On Petards and My Imbalanced Work Life.


I don’t write about my professional work life on here. I will allude to it occasionally because I am proud of it and because it takes up at least a third of my normal day, but if I am going to continue to insist that working professional people can ALSO have public creative lives, I need to respect the boundary between those two things just as I think that employers should do.


That being said, are you familiar with the phrase “gird one’s loins”? It means to prepare for something difficult. I have a lot of difficult work to do over the next couple of weeks and I’d hoped it would not come to the point where I have to rev up into high gear, but alas, I am really going to need to knock it out quickly and in quantity.


You wouldn’t know this, but I just had to do this over the holiday break. I was hoping to not have to do it again, but here we are. So this phrase “grid your loins” has been on my mind the past couple of days. So I looked it up and the derivation is kind of unclear. It wasn’t that I couldn’t find a source, I actually found so many that they all called one another into question. Apparently in this phrase “loins” does not refer to genitals, though I’m not sure how that is the case. As far as I can tell,  the phrase basically means to put on a belt … I guess. The idea being that in good old biblical times, people wore clothes that were more flowing and so if you had to move around a lot, you didn’t want your clothes flapping in the way and so you would put on a belt.

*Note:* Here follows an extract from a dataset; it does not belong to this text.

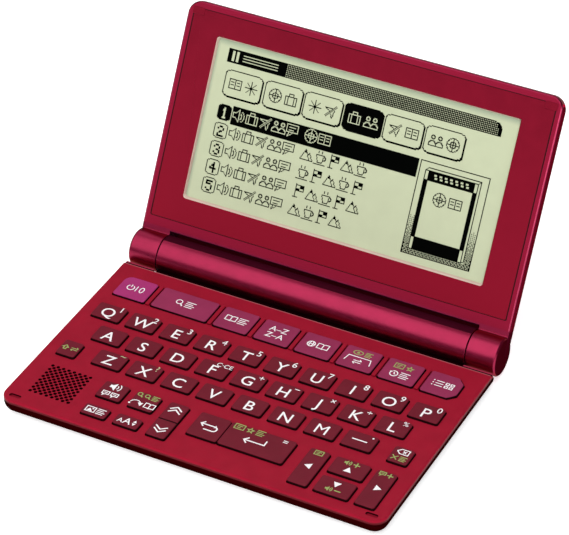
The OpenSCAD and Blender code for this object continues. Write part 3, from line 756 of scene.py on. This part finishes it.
# %% [markdown]
# ## Keys
# A key cap has a lip that keeps it under the deck, straight walls and a small rounding at the top.
# It is lofted from a stack of outlines, each a little smaller and higher than the last. Its plan is
# the solid's own box less its lip, so the cap always fits its well.

# %% Key cap
key_lip = 0.5
key_lip_height = 0.4
cap_radius = 0.9
cap_rounding = 0.3
rounding_steps = 4
ink_lift = 0.02


def key_plan(node, lips=(1, 1)):
    """Left, front, right and back of a key above its lip, and its bottom and top heights."""
    low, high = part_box(node)
    return (low[0] / MM + key_lip * lips[0], low[1] / MM + key_lip,
            high[0] / MM - key_lip * lips[1], high[1] / MM - key_lip,
            low[2] / MM, high[2] / MM)


def cap_rings(plan, corners):
    """Stack of outlines from the lip up to the edge of the flat top."""
    left, front, right, back, bottom, top = plan
    rings = [flat_at(outline(left, front, right, back, corners), bottom + key_lip_height)]
    for step in range(rounding_steps + 1):
        angle = math.pi / 2 * step / rounding_steps
        inset = cap_rounding * (1 - math.cos(angle))
        height = top - cap_rounding * (1 - math.sin(angle))
        rings.append(flat_at(outline(left, front, right, back, corners, -inset), height))
    return rings


def print_legend(sheet, shapes, finish, height):
    """Lays ink on a key, each shape a hair above the last so that none share a plane."""
    for i, shape in enumerate(shapes):
        sheet.face(flat_at(shape, height + ink_lift + 0.0004 * (i % 12)), finish)


def build_key(node, legends, finishes, corners=None, lips=(1, 1), sink=0.0, narrow=0.0):
    """Makes a cap with its legends: a list of (ink number, shapes drawn about the key's centre)."""
    left, front, right, back, bottom, top = key_plan(node, lips)
    left, right, top = left + narrow, right - narrow, top - sink
    plan = (left, front, right, back, bottom, top)
    rings = cap_rings(plan, corners or [(cap_radius, 6)] * 4)
    sheet = Sheet()
    low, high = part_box(node)
    lip = outline(low[0] / MM, low[1] / MM, high[0] / MM, high[1] / MM, [(0.05, 1)] * 4)
    sheet.loft([flat_at(lip, bottom), flat_at(lip, bottom + key_lip_height)], 1)
    sheet.face(flat_at(lip, bottom + key_lip_height), 1)
    sheet.face(flat_at(lip, bottom)[::-1], 1)
    sheet.cap(rings)
    middle = ((left + right) / 2, (front + back) / 2)
    for ink, shapes in legends:
        print_legend(sheet, moved(shapes, *middle), ink, top)
    cap = sheet.make(node + "_cap", finishes, node)
    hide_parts(node)


WHITE, GREEN, PALE = 2, 3, 4
letter_finishes = [cap_top, cap_side_painted_shade, white_ink, green_ink, pale_ink]


def white(*row, **place):
    return WHITE, in_row(*row, **place)


def green(*row, **place):
    return GREEN, in_row(*row, **place)


# %% [markdown]
# ## The letter rows
# Three staggered rows hold the alphabet. A capital sits a little in front of the middle of its cap,
# with a small figure or sign in the back right corner. The two signs on the lowest row belong to
# the shift key, so they are a pale green.

# %% Letter keys
alphabet = "qwertyuiopasdfghjklzxcvbnm"
corner_signs = dict(zip("qwertyuiop", "1234567890"))
corner_signs.update(g="+", h="−", j="×", k="÷", l="%", z="~", x="?", f="C·CE")
capital_place = (4.55, -0.1, -0.5)  # height, and millimetres to the right and back
usual_place = (2.6, 3.6, 2.55)
sign_places = {"f": (1.9, 2.9, 2.8), "z": (2.6, 3.4, 3.4), "l": (2.1, 3.4, 2.7)}
for letter in alphabet:
    legends = [(WHITE, letters(letter.upper(), *capital_place))]
    if letter in corner_signs:
        ink = PALE if letter in "zx" else WHITE
        place = sign_places.get(letter, usual_place)
        legends.append((ink, letters(corner_signs[letter], *place)))
    build_key("key_" + letter, legends, letter_finishes)
build_key("key_dash", [(WHITE, stroke([(-2.7, 0), (2.7, 0)], 0.5)), (WHITE, disc(3.7, 2.7, 0.35))],
          letter_finishes)
print("letter keys:", len(alphabet) + 1)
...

That still seems kind of genital-related to me … or perhaps “loins” used to more refer to an area of the body? Like when we say “stomach” we can mean the organ that digests food or the lower middle section of one’s body … I don’t know. I don’t have the time to do a lot of research on this because I try to write one of these each morning and so what these blogs lack in quality at least they make up for in being uninformed!


You know what is another fun idiom???


“Hoisted by your own petard.”


There is a great joke about this on the show Community when Jeff asks Britta what she thinks a “petard” is and she says that it is like a leotard, which I think is what we all kind of think. Like getting hoisted by your own petard means some schoolyard bullies hooked your 80s workout leotard to a flagpole and hoisted you on up.


Well that is not the case!


A “petard” was a kind of medieval explosive used in warfare and “hoist” still meant “lift” but in this case it means to lift by way of explosion. So to be “hoisted by your own petard” actually means “blown up by your own bomb” and that might be just as good of a way to describe my next few weeks as the “girding” thing.


Anyway, I will try to avoid it, but I may not get to write here every morning for the duration of these next couple of weeks, but I will do my best. Though I am kind of tired of doing my best all the time. It is exhausting! I would really like to be able to just do my most C+ all the time and have that be okay.